Były minister finansów Filipin Roberto de Ocampo w wywiadzie dla lokalnej stacji ABS-CBN stwierdził, że ASEAN stanowi integralną część procesu tworzącego "wiek Azji". Potencjał wspólnoty z Chinami, Japonią i Koreą Południową nazwał "potwornym".

De Ocampo twierdzi, że można mówić o nadchodzącym "wieku Azji". Wspólnota ASEAN stanowi według niego integralną część tego procesu, dlatego może być spokojna o swoją przyszłość.

Drugiego dnia szczytu państw ASEAN, który trwa w Manili od środy, prezydent Filipin Rodrigo Duterte powitał sułtana Brunei Hassanala Bolkiaha. To drugi przywódca państwa, który przyjechał od początku kadencji Duterte, po styczniowej wizycie premiera Japonii.

Kolejnym szefem państwa, który zostanie podjęty przez prezydenta Filipin rozmową w cztery oczy, jest prezydent Indonezji Joko Widodo. W wywiadzie dla ABS-CBN, którego pełna wersja zostanie wyemitowana w piątek, Widodo powiedział, że prywatnie lubi Duterte. "Żaden z nas nie wywodzi się z elity. Duterte był burmistrzem Davao, ja miasta Solo (Surakarta)" - dodał.

Przywódca Indonezji podkreśla znaczenie otwieranego podczas jego wizyty połączenia promowego między filipińskim miastem Davao a indonezyjskim Manado. Według niego ułatwienie wymiany handlowej między państwami leżącymi na dwóch największych archipelagach świata podnosi stabilność ekonomiczną regionu. Indonezja to największa gospodarka wspólnoty ASEAN.

Reklama

Widodo w wywiadzie podkreślił, że spory terytorialne wokół Morza Południowochińskiego trzeba rozwiązać jak najszybciej, ale to zaledwie jeden z problemów stojących przed krajami regionu. "W przeszłości członkowie ASEAN nie zgadzali się w kwestii wielu innych spraw, dlatego przed nami pozostaje jeszcze wiele wyzwań" - powiedział prezydent Indonezji.

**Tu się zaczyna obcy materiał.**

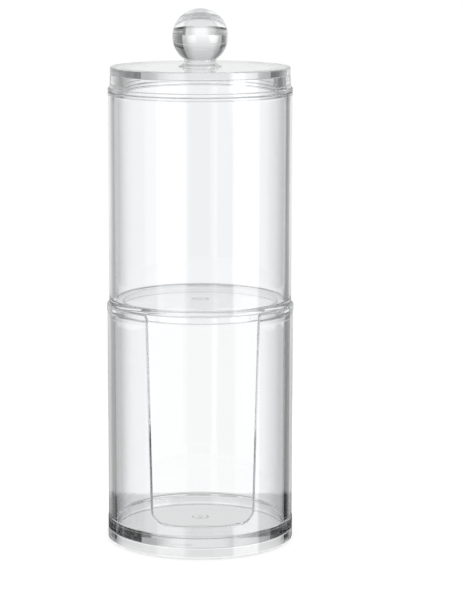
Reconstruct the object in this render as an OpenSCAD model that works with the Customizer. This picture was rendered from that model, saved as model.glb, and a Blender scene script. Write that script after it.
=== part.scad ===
// Clear acrylic storage jar in two tiers: a lower jar with a dispensing window, an upper jar
// that stands on its rim, and a lid with a ball knob.
// Each tier rests by a shoulder on the rim below it, and a shallow spigot under the shoulder
// drops into that rim's mouth and keeps the stack in line.
// The jar stands on z = 0 with its axis on z, and the window faces -y. Lengths are millimetres.

/* [Jars] */
// Outside diameter of the lower jar
jar_d = 70; // [64:1:80]
// Height of the lower jar from foot to rim
lower_h = 90.2; // [76:0.1:110]
// Height of the upper jar from shoulder to rim
upper_h = 79.5; // [50:0.1:110]
// Wall thickness of the lower jar at its rim
lower_wall = 3; // [2.4:0.1:3.6]
// Wall thickness of the upper jar
upper_wall = 2.1; // [1.8:0.1:2.4]
// Height of the bead round the lower jar's rim
lower_bead_h = 2.5; // [1.5:0.1:4]
// Height of the bead round the upper jar's rim
upper_bead_h = 1.2; // [0.6:0.1:2]
// How far the beads and the band round the lower jar's floor stand proud of the walls
bead_proud = 0.2; // [0.1:0.05:0.4]

/* [Floors] */
// Depth of the hollow below the lower jar's floor
foot_h = 4; // [2.5:0.1:5]
// Thickness of the lower jar's floor
lower_floor_t = 4.1; // [2:0.1:4.5]
// Thickness of the foot ring at the ground
foot_t = 2.8; // [2.2:0.1:4]
// Thickness of the upper jar's floor
upper_floor_t = 2.3; // [1.6:0.1:3.5]
// How far the upper jar's floor hangs below its shoulder
floor_drop = 0.5; // [0.2:0.1:1]
// Diameter of the gate dimple under each floor
gate_d = 6.3; // [4:0.1:9]
// Depth of the gate dimple
gate_depth = 0.6; // [0.3:0.1:0.8]
// Diameter of the gate's stub in the dimple
gate_stub_d = 1.8; // [1:0.1:2.4]

/* [Spigots] */
// Depth of the spigot under the upper jar
upper_spigot_h = 3; // [2:0.1:5]
// Depth of the spigot under the lid
lid_spigot_h = 1.5; // [1:0.1:5]
// Wall thickness of the spigots
spigot_t = 2.9; // [1.8:0.1:3.4]
// Gap all round between a spigot and the mouth it drops into
fit_gap = 0.2; // [0.1:0.05:0.4]

/* [Window] */
// Width of the dispensing window just below the rim
window_top_w = 40; // [34:0.5:44]
// Width of the window just above its round lower corners
window_sill_w = 36.6; // [30:0.1:44]
// Height of the sill above the ground
sill_h = 12.5; // [11:0.1:30]
// Radius of the window's two lower corners
sill_r = 4.5; // [1:0.1:8]
// Radius that eases the wall's corners where the window opens at the rim
flare_r = 1.7; // [0.5:0.1:3]

/* [Lid] */
// Height of the lid above its seat
lid_h = 9; // [7:0.1:14]
// Thickness of the lid's top
lid_top_t = 3; // [2:0.1:4]
// Height of the flange round the lid's seat
flange_h = 1.4; // [1:0.1:2]
// How far the lid's side stands in from the wall of the jar below it
lid_inset = 0.5; // [0.3:0.1:0.8]
// How much more it has leant in at the lid's top
lid_draft = 0.2; // [0:0.1:0.5]

/* [Knob] */
// Diameter of the ball
ball_d = 20.6; // [16:0.1:26]
// Height of the knob above the lid
knob_h = 21.3; // [21:0.1:28]
// Diameter of the knob's foot on the lid
knob_foot_d = 16; // [15:0.5:20]
// Thickness of the knob's foot at its edge
knob_foot_t = 0.3; // [0.2:0.1:0.6]
// Radius of the hollow curve from the foot up to the neck
neck_r = 2; // [1:0.1:2.2]

/* [Edges] */
// Radius of the inside corners at the floors
floor_fillet = 1; // [0.5:0.1:1.5]
// Radius of the outer edge of the foot
foot_round = 1; // [0.4:0.1:1.4]
// Radius of the rims and of the shoulder and lid edges
edge_round = 0.4; // [0.2:0.1:0.5]

/* [Hidden] */
$fn = 144;
// How far a cut runs past the face it opens
past = 1;

lower_r = jar_d / 2;
mouth_r = lower_r - lower_wall;
upper_r = mouth_r + upper_wall;
flange_r = upper_r + bead_proud;
spigot_r = mouth_r - fit_gap;
spigot_bore_r = spigot_r - spigot_t;
foot_bore_r = lower_r - foot_t;

lower_floor_z = foot_h + lower_floor_t;
upper_floor_z = upper_floor_t - floor_drop;
lid_z = lower_h + upper_h;
knob_z = lid_z + lid_h;

// The space between a square corner and the round of radius r inside it. The corner is at
// the origin, and quarter 0 opens to +x +y, 1 to -x +y, 2 to -x -y and 3 to +x -y.
// Taken from a solid it rounds an edge, and left standing in a cut it fills a corner.
module corner(r, quarter) {
    rotate(90 * quarter)
        difference() {
            translate([-past / 2, -past / 2]) square(r + past / 2);
            translate([r, r]) circle(r);
        }
}

// Half section of the gate dimple in the underside of a floor, which is at height 0: a flat
// recess with a drafted wall, and the stub of the gate standing in its middle
module gate_dimple() {
    dimple_r = gate_d / 2;
    stub_r = gate_stub_d / 2;
    stub_z = gate_depth / 3;
    polygon([
        [0, -past],
        [dimple_r, -past],
        [dimple_r, 0],
        [dimple_r - gate_depth / 2, gate_depth],
        [stub_r, gate_depth],
        [stub_r, stub_z],
        [0, stub_z]
    ]);
}

// Half section of the lower jar: wall, rim bead, floor and the band round it, and foot ring
module lower_section() {
    difference() {
        union() {
            square([lower_r - bead_proud, lower_h]);
            square([lower_r, lower_floor_z]);
            translate([0, lower_h - lower_bead_h]) square([lower_r, lower_bead_h]);
        }
        difference() {
            translate([0, lower_floor_z]) square([mouth_r, lower_h]);
            translate([mouth_r, lower_floor_z]) corner(floor_fillet, 1);
        }
        translate([0, -past]) square([foot_bore_r, foot_h + past]);
        translate([0, foot_h]) gate_dimple();
        translate([lower_r, 0]) corner(foot_round, 1);
        translate([foot_bore_r, 0]) corner(edge_round, 0);
        translate([lower_r, lower_h]) corner(edge_round, 2);
        translate([mouth_r, lower_h]) corner(edge_round, 3);
    }
}

// Outline of the window seen from the front: round lower corners, sides that lean apart
// upwards, and a mouth at the rim that two quarter rounds open out
module window_outline() {
    sill_x = window_sill_w / 2;
    top_x = window_top_w / 2;
    side_z = sill_h + sill_r;
    flare_z = lower_h - flare_r;
    translate([sill_r - sill_x, sill_h]) square([2 * (sill_x - sill_r), sill_r]);
    for (side = [-1, 1]) translate([side * (sill_x - sill_r), side_z]) circle(sill_r);
    polygon([[-sill_x, side_z], [sill_x, side_z], [top_x, flare_z], [-top_x, flare_z]]);
    difference() {
        translate([-top_x - flare_r, flare_z]) square([2 * (top_x + flare_r), flare_r + past]);
        for (side = [-1, 1]) translate([side * (top_x + flare_r), flare_z]) circle(flare_r);
    }
}

module lower_jar() {
    color([0.9, 0.93, 0.94, 0.5])
        difference() {
            rotate_extrude() lower_section();
            rotate([90, 0, 0]) linear_extrude(height = lower_r + past) window_outline();
        }
}

// Half section of the upper jar, with its shoulder at height 0: wall and rim bead, floor,
// and the spigot ring below the shoulder
module upper_section() {
    difference() {
        union() {
            square([upper_r, upper_h]);
            translate([0, upper_h - upper_bead_h]) square([flange_r, upper_bead_h]);
            translate([0, -upper_spigot_h]) square([spigot_r, upper_spigot_h + past]);
        }
        difference() {
            translate([0, upper_floor_z]) square([mouth_r, upper_h]);
            translate([mouth_r, upper_floor_z]) corner(floor_fillet, 1);
        }
        translate([0, -upper_spigot_h - past])
            square([spigot_bore_r, upper_spigot_h + past - floor_drop]);
        translate([0, -floor_drop]) gate_dimple();
        translate([upper_r, 0]) corner(edge_round, 1);
        translate([spigot_r, -upper_spigot_h]) corner(edge_round, 1);
        translate([flange_r, upper_h]) corner(edge_round, 2);
        translate([mouth_r, upper_h]) corner(edge_round, 3);
    }
}

module upper_jar() {
    color([0.9, 0.93, 0.94, 0.5])
        translate([0, 0, lower_h]) rotate_extrude() upper_section();
}

// Half section of the lid, with its seat at height 0: a flange on the seat, a drafted side, a
// flat top, and a spigot ring whose bore runs up to the underside of the top
module lid_section() {
    side_r = upper_r - lid_inset;
    top_r = side_r - lid_draft;
    side_h = lid_h - lid_top_t;
    difference() {
        polygon([
            [0, -lid_spigot_h],
            [spigot_r, -lid_spigot_h],
            [spigot_r, 0],
            [flange_r, 0],
            [flange_r, flange_h],
            [side_r, flange_h],
            [top_r, side_h],
            [top_r, lid_h],
            [0, lid_h]
        ]);
        translate([0, -lid_spigot_h - past]) square([spigot_bore_r, lid_spigot_h + past + side_h]);
        translate([spigot_r, -lid_spigot_h]) corner(edge_round, 1);
        translate([flange_r, 0]) corner(edge_round, 1);
        translate([flange_r, flange_h]) corner(edge_round, 2);
        translate([top_r, lid_h]) corner(edge_round, 2);
    }
}

module lid() {
    color([0.9, 0.93, 0.94, 0.5])
        translate([0, 0, lid_z]) rotate_extrude() lid_section();
}

// Half section of the knob, with its foot at height 0: a ball on a short neck that flares
// in a hollow curve to a thin round foot
module knob_section() {
    foot_r = knob_foot_d / 2;
    ball_z = knob_h - ball_d / 2;
    difference() {
        square([foot_r, ball_z]);
        translate([foot_r, knob_foot_t + neck_r]) circle(neck_r);
        translate([foot_r - neck_r, knob_foot_t + neck_r]) square([foot_r, ball_z]);
    }
    intersection() {
        translate([0, ball_z]) circle(ball_d / 2);
        square([ball_d, knob_h]);
    }
}

module ball_knob() {
    color([0.92, 0.95, 0.96, 0.6])
        translate([0, 0, knob_z]) rotate_extrude() knob_section();
}

lower_jar();
upper_jar();
lid();
ball_knob();
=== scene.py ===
"""Looks of a clear acrylic storage jar in two tiers, with a lid and a ball knob.

Every surface is worked out with numpy from a section or an outline in millimetres, and is
brought to metres when its mesh is made. The jar's axis is z and its window faces -y.
"""
import math

import bmesh
import bpy
import numpy as np
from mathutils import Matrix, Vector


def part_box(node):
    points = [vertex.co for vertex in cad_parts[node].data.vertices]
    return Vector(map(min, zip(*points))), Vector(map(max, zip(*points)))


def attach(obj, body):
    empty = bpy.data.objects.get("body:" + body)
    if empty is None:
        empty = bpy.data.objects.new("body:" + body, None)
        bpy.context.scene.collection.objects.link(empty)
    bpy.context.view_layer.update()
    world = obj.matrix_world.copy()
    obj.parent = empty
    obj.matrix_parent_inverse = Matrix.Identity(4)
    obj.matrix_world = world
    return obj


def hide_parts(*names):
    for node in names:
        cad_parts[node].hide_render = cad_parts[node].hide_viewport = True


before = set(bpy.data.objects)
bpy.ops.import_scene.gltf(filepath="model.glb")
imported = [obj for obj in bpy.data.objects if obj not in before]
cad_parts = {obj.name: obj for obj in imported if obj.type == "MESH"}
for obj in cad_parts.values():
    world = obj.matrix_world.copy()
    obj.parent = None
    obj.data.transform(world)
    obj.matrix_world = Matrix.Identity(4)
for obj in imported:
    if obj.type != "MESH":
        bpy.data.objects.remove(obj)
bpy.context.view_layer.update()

MM = 0.001
# Points round a full turn, and points along each rounded edge
TURN = 288
ROUND_STEPS = 7
# Points along the window's lower corner, its leaning side and the round at its mouth, and steps
# along its sill
CORNER_POINTS = 17
SIDE_POINTS = 26
FLARE_POINTS = 11
SILL_STEPS = 34
# Points along the knob's hollow curve and round its ball
NECK_POINTS = 13
BALL_POINTS = 97
# Distance from the end of a rounded edge to the extra point that keeps the flat beside it flat
SUPPORT = 0.12
# Air left between a rim and the seat that rests on it
CONTACT_GAP = 0.03

# Sizes in millimetres. Those that the frame holds are read from it.
lower_low, lower_high = (np.array(c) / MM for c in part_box("lower_jar"))
upper_low, upper_high = (np.array(c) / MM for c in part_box("upper_jar"))
lid_low, lid_high = (np.array(c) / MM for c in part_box("lid"))
knob_low, knob_high = (np.array(c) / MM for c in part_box("ball_knob"))

# The two tiers' walls, seats, rims and beads
BEAD_PROUD = 0.2
LOWER_WALL = 3.0
UPPER_WALL = 2.1
LOWER_R = float(-lower_low[1])
LOWER_WALL_R = LOWER_R - BEAD_PROUD
LOWER_SEAT = round(float(lower_high[2]), 2)
LOWER_RIM = LOWER_SEAT - CONTACT_GAP
LOWER_BEAD_H = 2.5
MOUTH_R = LOWER_R - LOWER_WALL
UPPER_R = MOUTH_R + UPPER_WALL
UPPER_SEAT = round(float(upper_high[2]), 2)
UPPER_RIM = UPPER_SEAT - CONTACT_GAP
UPPER_BEAD_H = 1.2
FLANGE_R = UPPER_R + BEAD_PROUD

# The foot, the floors, and the gate dimples in their undersides
FOOT_H = 4.0
FOOT_T = 2.8
LOWER_FLOOR = 8.1
UPPER_FLOOR_T = 2.3
FLOOR_DROP = 0.5
UPPER_UNDERSIDE = LOWER_SEAT - FLOOR_DROP
UPPER_FLOOR = UPPER_UNDERSIDE + UPPER_FLOOR_T
GATE_R = 3.15
GATE_DEPTH = 0.6
STUB_R = 0.9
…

Pytany o stosunek wobec krwawej kampanii antynarkotykowej prowadzonej od początku kadencji Duterte, Widodo odpowiedział: "Podoba mi się jego styl rządzenia twardą ręką". Duterte wielokrotnie porównywał narkotykowy problem na Filipinach do tego na Indonezji. Obaj politycy popierają karę śmierci. Dla obecnego prezydenta Filipin jej wprowadzenie w kraju było jedną z obietnic wyborczych. Według sondażu cytowanego w czwartek przez telewizję ABS-CBN trzech na pięciu Filipińczyków jest za wprowadzeniem kary do kodeksu karnego. 23 proc. deklaruje sprzeciw.

Znany z ostrego języka i niekonwencjonalnych posunięć Duterte objął władzę w czerwcu ub.r. Rozpoczął wówczas ostrą "walkę z przestępczością" wymierzoną w kartele narkotykowe, m.in. zezwolił policji i służbom bezpieczeństwa na stosowanie kary śmierci bez wyroku sądowego wobec handlarzy narkotyków. We wtorek filipiński prawnik zaskarżył Duterte przed Międzynarodowym Trybunałem Karnym, nazywając go "masowym mordercą".

Chiny uważają leżące na Morzu Południowochińskim Wyspy Paracelskie i archipelag Spratly za własne terytoria, z czego ma wynikać ich suwerenność nad znacznymi obszarami tego akwenu. Roszczeń tych nie uznają inne państwa regionu ani USA. Przez Morze Południowochińskie prowadzą ważne szlaki żeglugowe; ocenia się, że wartość transportowanych nimi towarów sięga 5 bln dolarów rocznie.